Wearable Health Monitor Housing — Delrin (Acetal)

Why This Part Is Hard to Machine

Wearable device housings are deceptively difficult. The part itself is small — 32mm × 22mm × 8mm — which means you can’t clamp it in a standard vise without distorting the thin walls. The snap-fit latch is the critical feature: a 0.004" interference fit with ±0.001" tolerance. That’s a total window of just 0.002" between “too tight to snap on” and “falls off the patient.”

The internal cavity adds another layer of complexity. The optical sensor must look through a window in the housing, and if the PCB isn’t located to ±0.003", the sensor’s field of view shifts and you get bad readings. For a medical device in clinical trials, bad readings aren’t just inconvenient — they can invalidate the entire study.

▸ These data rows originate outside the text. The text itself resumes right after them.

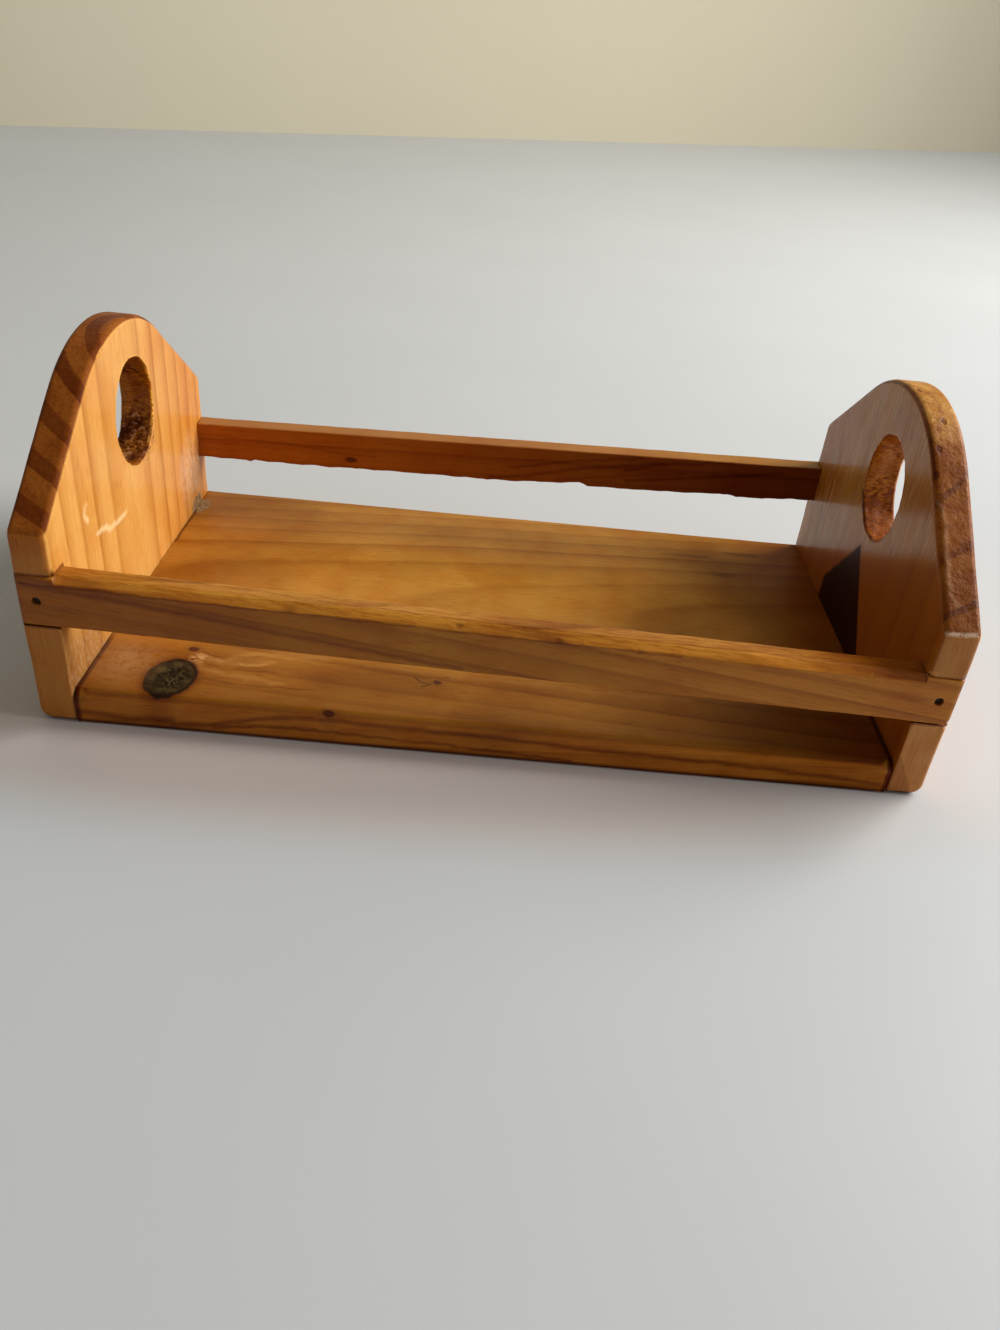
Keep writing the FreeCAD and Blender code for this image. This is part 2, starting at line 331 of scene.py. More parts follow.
    def varnish(self, roughness, coat, end_coat, coat_roughness, slant=0.05, streaks=0.6, bare=0.0):
        """Joins everything to the shader, under a coat that is thinner on end grain.

        There is no coat where bare is 1. The brush left streaks of this strength in it, at this slant to
        the grain, in radians.
        """
        brushed = self.noise(self.moved(self.log, turn=(slant, 0.0, 0.0), scale=(1.6, 1.6, 0.04)),
                             scale=1.0, detail=3.0, roughness=0.6)
        film = self.math("MULTIPLY_ADD", self.fade(brushed, 0.35, 0.65), streaks, 1.0 - streaks / 2.0)
        coat = self.both(self.math("MULTIPLY_ADD", self.cut, end_coat - coat, coat), film,
                         self.math("SUBTRACT", 1.0, bare))
        wood_bump = self.add("Bump", {"Height": self.relief, "Strength": 1.0, "Distance": 0.001})
        film_height = self.math("MULTIPLY_ADD", brushed, 0.03, self.math("MULTIPLY", self.relief, 0.3))
        film_bump = self.add("Bump", {"Height": film_height, "Strength": 1.0, "Distance": 0.001})
        self.put(self.colour, self.shader.inputs["Base Color"])
        self.put(wood_bump, self.shader.inputs["Normal"])
        self.put(coat, self.shader.inputs["Coat Weight"])
        self.put(film_bump, self.shader.inputs["Coat Normal"])
        self.shader.inputs["Roughness"].default_value = roughness
        self.shader.inputs["Specular IOR Level"].default_value = 0.05
        self.shader.inputs["Coat Roughness"].default_value = coat_roughness
        return self.material


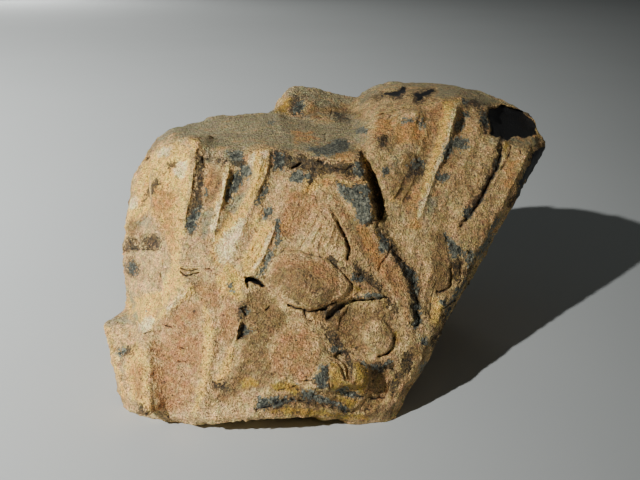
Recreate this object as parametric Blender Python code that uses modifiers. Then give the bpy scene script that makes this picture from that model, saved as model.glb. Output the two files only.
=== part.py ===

Delrin is a great material choice for skin-contact wearables (lightweight, FDA-grade, dimensionally stable), but it has its own machining quirks. It’s springy — thin features tend to deflect away from the cutter and spring back, so the finished dimension ends up oversized. You have to compensate for that in your toolpath, and the compensation amount changes with wall thickness.

How We Solved It

We started with a free DFM review and immediately flagged the snap-fit tolerance as the highest-risk feature. Here’s the strategy we used:

• Custom vacuum fixture. We designed a vacuum fixture with locating pins that positions the small Delrin blank repeatably to within 0.001". The vacuum holds the part without clamping forces, so there’s no distortion of the thin walls. Same fixture worked for all four design iterations — we just updated the CNC program.
• Single-pass snap-fit machining. We machined the snap-fit latch features with a 0.030" endmill in one continuous pass. Multiple passes create tiny step marks at each Z-level that act as stress risers and change the effective interference. A single pass gives a smooth, consistent surface that snaps cleanly.
• Three-part interference test. Before running the first full batch, we made 3 test parts at nominal (0.004"), +0.001" (0.005"), and −0.001" (0.003") interference. The customer tested snap force on all three and confirmed that nominal was the right target. This avoided scrapping a full batch if the interference was off.
• No setup fees between iterations. The startup went through 4 design iterations in 3 weeks. Because the vacuum fixture was reusable and we keep programs on file, there was zero setup cost between versions. They only paid for material and machine time on each run.

Iteration History

Hardware startups don’t get it right on the first try — and they shouldn’t have to. Here’s how the design evolved:

• V1: Initial design. Snap fit worked but sensor window was 0.3mm off-center. 10 pieces.
• V2: Snap force dialed in using test-part data. Sensor window corrected. 10 pieces.
• V3: Adjusted sensor window by 0.5mm based on optical testing feedback. 10 pieces.
• V4: Final clinical trial version. 50 units produced for the 90-day trial. Zero housing-related failures.

Surface Finish

The housing sits directly against the patient’s skin via an adhesive patch, so surface finish matters for comfort. We vapor polished all external surfaces to create a smooth, glossy finish that won’t irritate skin during extended wear. Vapor polishing also closes micro-pores on the Delrin surface, which makes the housing easier to clean between uses — important for a medical device.

What the Customer Said

“Most shops wanted us to commit to 500 pieces minimum and charged setup fees every time we changed the design. RivCut made 10 pieces at a time, iterated with us four times in three weeks, and never charged a setup fee. The V4 housing ran through our entire clinical trial without a single failure. They get how startups work.”